___ Given information ___
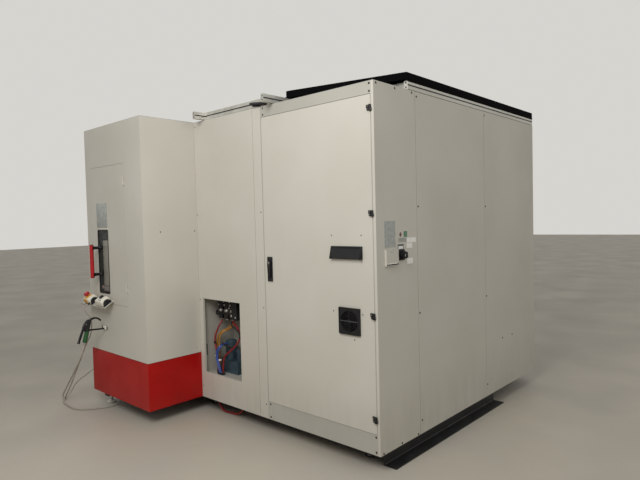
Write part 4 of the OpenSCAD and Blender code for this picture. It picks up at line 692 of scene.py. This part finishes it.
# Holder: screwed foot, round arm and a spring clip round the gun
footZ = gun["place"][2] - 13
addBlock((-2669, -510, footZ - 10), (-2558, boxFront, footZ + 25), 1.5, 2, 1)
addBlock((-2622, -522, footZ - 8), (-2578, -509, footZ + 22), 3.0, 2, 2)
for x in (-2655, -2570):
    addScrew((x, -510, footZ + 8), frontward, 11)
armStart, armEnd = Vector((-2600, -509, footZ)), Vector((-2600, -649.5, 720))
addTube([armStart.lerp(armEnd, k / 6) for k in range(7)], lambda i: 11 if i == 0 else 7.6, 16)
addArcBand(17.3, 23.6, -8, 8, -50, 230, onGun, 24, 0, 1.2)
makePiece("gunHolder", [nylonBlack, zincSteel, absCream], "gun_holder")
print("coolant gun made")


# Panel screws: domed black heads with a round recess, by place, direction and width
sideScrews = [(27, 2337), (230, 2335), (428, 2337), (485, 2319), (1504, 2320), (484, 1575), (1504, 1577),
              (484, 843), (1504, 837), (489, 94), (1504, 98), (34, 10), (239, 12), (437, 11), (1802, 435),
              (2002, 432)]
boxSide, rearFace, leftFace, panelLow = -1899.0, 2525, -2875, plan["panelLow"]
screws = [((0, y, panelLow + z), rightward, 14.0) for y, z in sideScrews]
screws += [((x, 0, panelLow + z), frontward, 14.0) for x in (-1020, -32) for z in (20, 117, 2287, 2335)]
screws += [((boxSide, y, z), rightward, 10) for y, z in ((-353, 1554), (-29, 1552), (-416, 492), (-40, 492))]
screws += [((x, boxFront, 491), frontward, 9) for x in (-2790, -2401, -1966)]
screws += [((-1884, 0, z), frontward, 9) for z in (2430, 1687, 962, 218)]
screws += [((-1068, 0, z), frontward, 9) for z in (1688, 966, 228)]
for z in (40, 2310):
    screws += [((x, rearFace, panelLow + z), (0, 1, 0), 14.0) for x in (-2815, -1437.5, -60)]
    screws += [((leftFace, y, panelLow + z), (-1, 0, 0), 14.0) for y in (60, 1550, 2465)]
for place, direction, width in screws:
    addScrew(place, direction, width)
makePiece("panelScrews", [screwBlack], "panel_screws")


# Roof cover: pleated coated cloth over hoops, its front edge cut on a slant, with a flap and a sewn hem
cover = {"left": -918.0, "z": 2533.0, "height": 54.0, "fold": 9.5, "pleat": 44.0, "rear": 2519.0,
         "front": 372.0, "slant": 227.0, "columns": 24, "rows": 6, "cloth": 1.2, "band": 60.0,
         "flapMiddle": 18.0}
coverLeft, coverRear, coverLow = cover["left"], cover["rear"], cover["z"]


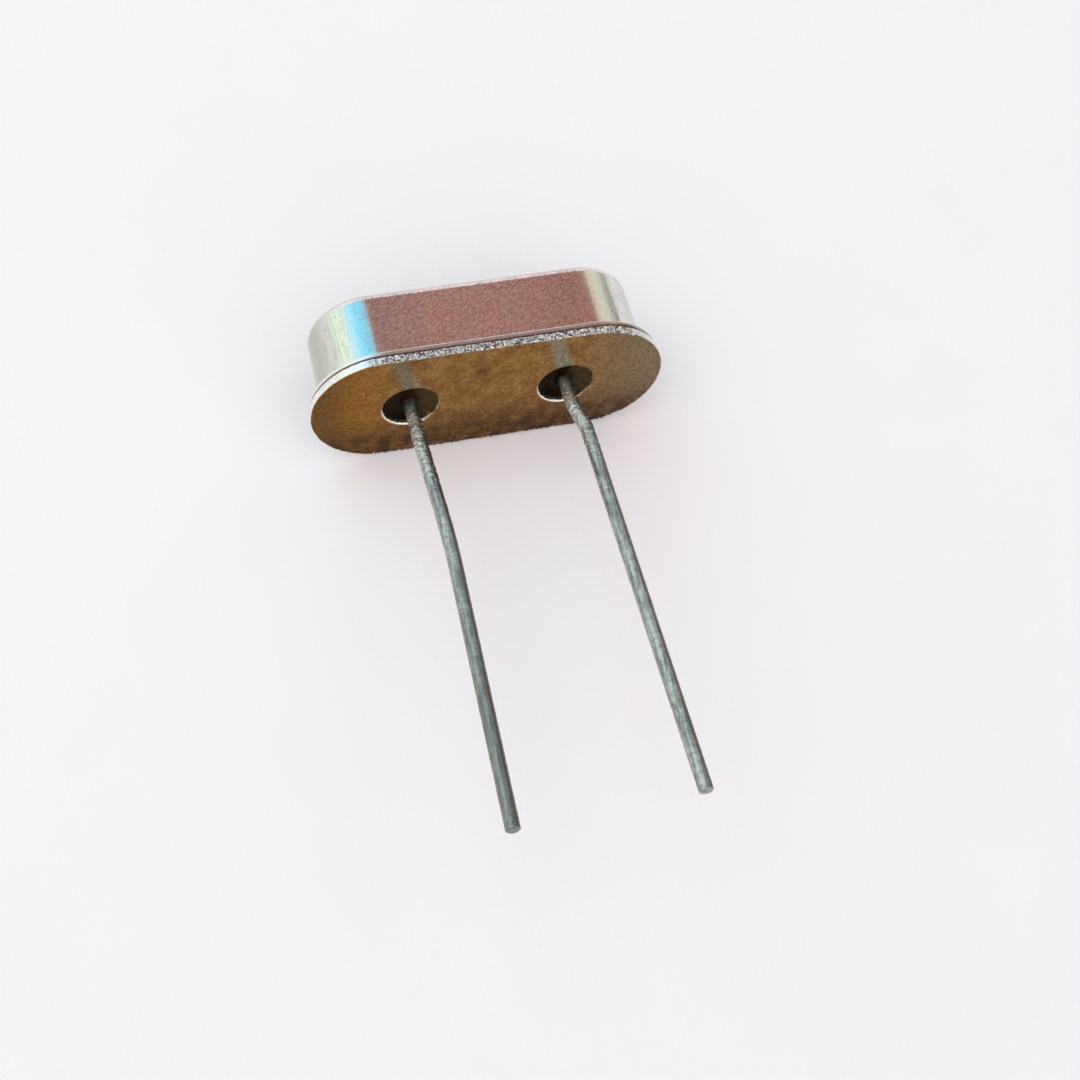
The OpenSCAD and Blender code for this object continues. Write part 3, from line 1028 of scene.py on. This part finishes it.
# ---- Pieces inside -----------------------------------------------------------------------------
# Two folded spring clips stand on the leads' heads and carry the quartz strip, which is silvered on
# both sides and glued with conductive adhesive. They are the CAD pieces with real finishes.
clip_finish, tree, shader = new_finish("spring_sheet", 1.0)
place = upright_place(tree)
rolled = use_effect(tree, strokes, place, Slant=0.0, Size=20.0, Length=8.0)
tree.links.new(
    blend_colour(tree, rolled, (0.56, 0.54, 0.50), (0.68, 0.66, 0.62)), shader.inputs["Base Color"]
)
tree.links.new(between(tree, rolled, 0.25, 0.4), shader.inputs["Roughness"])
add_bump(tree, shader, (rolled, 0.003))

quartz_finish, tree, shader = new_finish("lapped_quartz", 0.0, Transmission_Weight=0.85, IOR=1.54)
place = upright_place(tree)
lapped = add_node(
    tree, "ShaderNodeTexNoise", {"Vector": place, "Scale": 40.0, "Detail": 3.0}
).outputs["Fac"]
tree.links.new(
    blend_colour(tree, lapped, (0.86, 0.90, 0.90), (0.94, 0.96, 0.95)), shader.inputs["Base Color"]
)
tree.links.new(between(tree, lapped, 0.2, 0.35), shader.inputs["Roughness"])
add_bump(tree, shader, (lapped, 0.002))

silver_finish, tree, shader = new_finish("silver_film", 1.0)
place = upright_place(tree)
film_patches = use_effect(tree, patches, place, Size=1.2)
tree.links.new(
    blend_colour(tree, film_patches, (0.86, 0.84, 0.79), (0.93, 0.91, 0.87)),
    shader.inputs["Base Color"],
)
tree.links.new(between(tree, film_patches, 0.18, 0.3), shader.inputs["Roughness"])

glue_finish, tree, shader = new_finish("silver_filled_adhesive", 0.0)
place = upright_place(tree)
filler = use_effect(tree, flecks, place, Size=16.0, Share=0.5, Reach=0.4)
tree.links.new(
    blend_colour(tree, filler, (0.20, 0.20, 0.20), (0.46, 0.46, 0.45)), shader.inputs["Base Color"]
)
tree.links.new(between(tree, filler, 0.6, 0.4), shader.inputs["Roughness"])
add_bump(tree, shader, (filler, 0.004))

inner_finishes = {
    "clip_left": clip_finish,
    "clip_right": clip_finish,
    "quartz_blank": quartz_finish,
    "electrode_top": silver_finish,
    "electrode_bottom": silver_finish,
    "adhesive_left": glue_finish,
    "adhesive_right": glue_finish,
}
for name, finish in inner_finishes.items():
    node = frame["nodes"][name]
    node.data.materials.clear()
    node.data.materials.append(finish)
___
● **Your instructions**: Give the complete listing a second time, exactly as it reads.

● **Complete answer**:
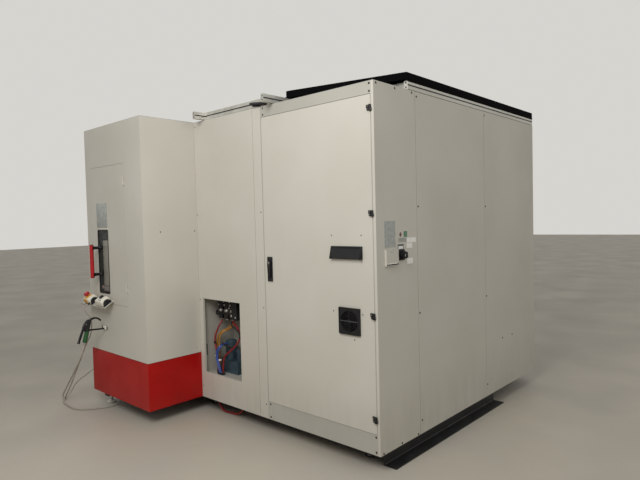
Write part 4 of the OpenSCAD and Blender code for this picture. It picks up at line 692 of scene.py. This part finishes it.
# Holder: screwed foot, round arm and a spring clip round the gun
footZ = gun["place"][2] - 13
addBlock((-2669, -510, footZ - 10), (-2558, boxFront, footZ + 25), 1.5, 2, 1)
addBlock((-2622, -522, footZ - 8), (-2578, -509, footZ + 22), 3.0, 2, 2)
for x in (-2655, -2570):
    addScrew((x, -510, footZ + 8), frontward, 11)
armStart, armEnd = Vector((-2600, -509, footZ)), Vector((-2600, -649.5, 720))
addTube([armStart.lerp(armEnd, k / 6) for k in range(7)], lambda i: 11 if i == 0 else 7.6, 16)
addArcBand(17.3, 23.6, -8, 8, -50, 230, onGun, 24, 0, 1.2)
makePiece("gunHolder", [nylonBlack, zincSteel, absCream], "gun_holder")
print("coolant gun made")


# Panel screws: domed black heads with a round recess, by place, direction and width
sideScrews = [(27, 2337), (230, 2335), (428, 2337), (485, 2319), (1504, 2320), (484, 1575), (1504, 1577),
              (484, 843), (1504, 837), (489, 94), (1504, 98), (34, 10), (239, 12), (437, 11), (1802, 435),
              (2002, 432)]
boxSide, rearFace, leftFace, panelLow = -1899.0, 2525, -2875, plan["panelLow"]
screws = [((0, y, panelLow + z), rightward, 14.0) for y, z in sideScrews]
screws += [((x, 0, panelLow + z), frontward, 14.0) for x in (-1020, -32) for z in (20, 117, 2287, 2335)]
screws += [((boxSide, y, z), rightward, 10) for y, z in ((-353, 1554), (-29, 1552), (-416, 492), (-40, 492))]
screws += [((x, boxFront, 491), frontward, 9) for x in (-2790, -2401, -1966)]
screws += [((-1884, 0, z), frontward, 9) for z in (2430, 1687, 962, 218)]
screws += [((-1068, 0, z), frontward, 9) for z in (1688, 966, 228)]
for z in (40, 2310):
    screws += [((x, rearFace, panelLow + z), (0, 1, 0), 14.0) for x in (-2815, -1437.5, -60)]
    screws += [((leftFace, y, panelLow + z), (-1, 0, 0), 14.0) for y in (60, 1550, 2465)]
for place, direction, width in screws:
    addScrew(place, direction, width)
makePiece("panelScrews", [screwBlack], "panel_screws")


# Roof cover: pleated coated cloth over hoops, its front edge cut on a slant, with a flap and a sewn hem
cover = {"left": -918.0, "z": 2533.0, "height": 54.0, "fold": 9.5, "pleat": 44.0, "rear": 2519.0,
         "front": 372.0, "slant": 227.0, "columns": 24, "rows": 6, "cloth": 1.2, "band": 60.0,
         "flapMiddle": 18.0}
coverLeft, coverRear, coverLow = cover["left"], cover["rear"], cover["z"]


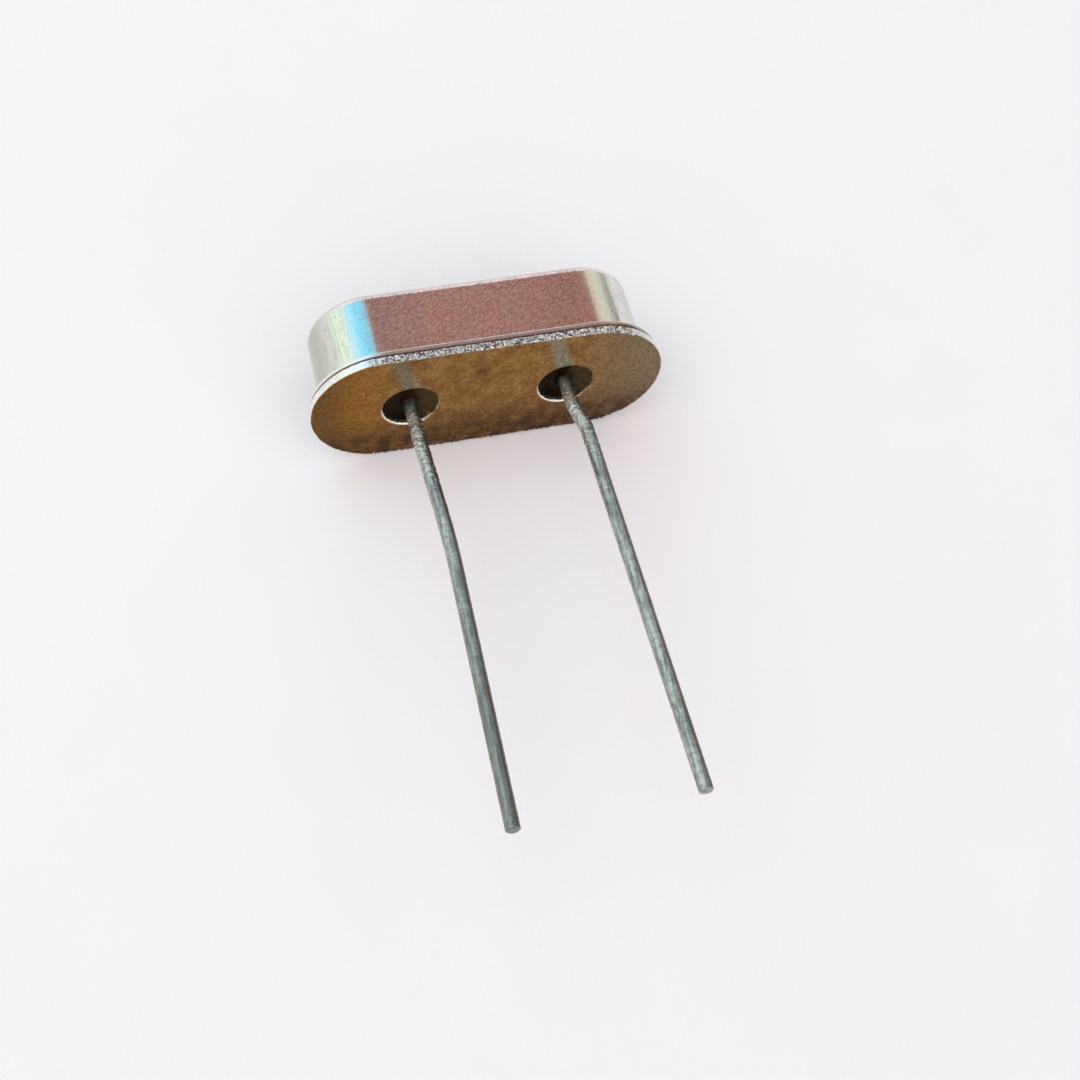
The OpenSCAD and Blender code for this object continues. Write part 3, from line 1028 of scene.py on. This part finishes it.
# ---- Pieces inside -----------------------------------------------------------------------------
# Two folded spring clips stand on the leads' heads and carry the quartz strip, which is silvered on
# both sides and glued with conductive adhesive. They are the CAD pieces with real finishes.
clip_finish, tree, shader = new_finish("spring_sheet", 1.0)
place = upright_place(tree)
rolled = use_effect(tree, strokes, place, Slant=0.0, Size=20.0, Length=8.0)
tree.links.new(
    blend_colour(tree, rolled, (0.56, 0.54, 0.50), (0.68, 0.66, 0.62)), shader.inputs["Base Color"]
)
tree.links.new(between(tree, rolled, 0.25, 0.4), shader.inputs["Roughness"])
add_bump(tree, shader, (rolled, 0.003))

quartz_finish, tree, shader = new_finish("lapped_quartz", 0.0, Transmission_Weight=0.85, IOR=1.54)
place = upright_place(tree)
lapped = add_node(
    tree, "ShaderNodeTexNoise", {"Vector": place, "Scale": 40.0, "Detail": 3.0}
).outputs["Fac"]
tree.links.new(
    blend_colour(tree, lapped, (0.86, 0.90, 0.90), (0.94, 0.96, 0.95)), shader.inputs["Base Color"]
)
tree.links.new(between(tree, lapped, 0.2, 0.35), shader.inputs["Roughness"])
add_bump(tree, shader, (lapped, 0.002))

silver_finish, tree, shader = new_finish("silver_film", 1.0)
place = upright_place(tree)
film_patches = use_effect(tree, patches, place, Size=1.2)
tree.links.new(
    blend_colour(tree, film_patches, (0.86, 0.84, 0.79), (0.93, 0.91, 0.87)),
    shader.inputs["Base Color"],
)
tree.links.new(between(tree, film_patches, 0.18, 0.3), shader.inputs["Roughness"])

glue_finish, tree, shader = new_finish("silver_filled_adhesive", 0.0)
place = upright_place(tree)
filler = use_effect(tree, flecks, place, Size=16.0, Share=0.5, Reach=0.4)
tree.links.new(
    blend_colour(tree, filler, (0.20, 0.20, 0.20), (0.46, 0.46, 0.45)), shader.inputs["Base Color"]
)
tree.links.new(between(tree, filler, 0.6, 0.4), shader.inputs["Roughness"])
add_bump(tree, shader, (filler, 0.004))

inner_finishes = {
    "clip_left": clip_finish,
    "clip_right": clip_finish,
    "quartz_blank": quartz_finish,
    "electrode_top": silver_finish,
    "electrode_bottom": silver_finish,
    "adhesive_left": glue_finish,
    "adhesive_right": glue_finish,
}
for name, finish in inner_finishes.items():
    node = frame["nodes"][name]
    node.data.materials.clear()
    node.data.materials.append(finish)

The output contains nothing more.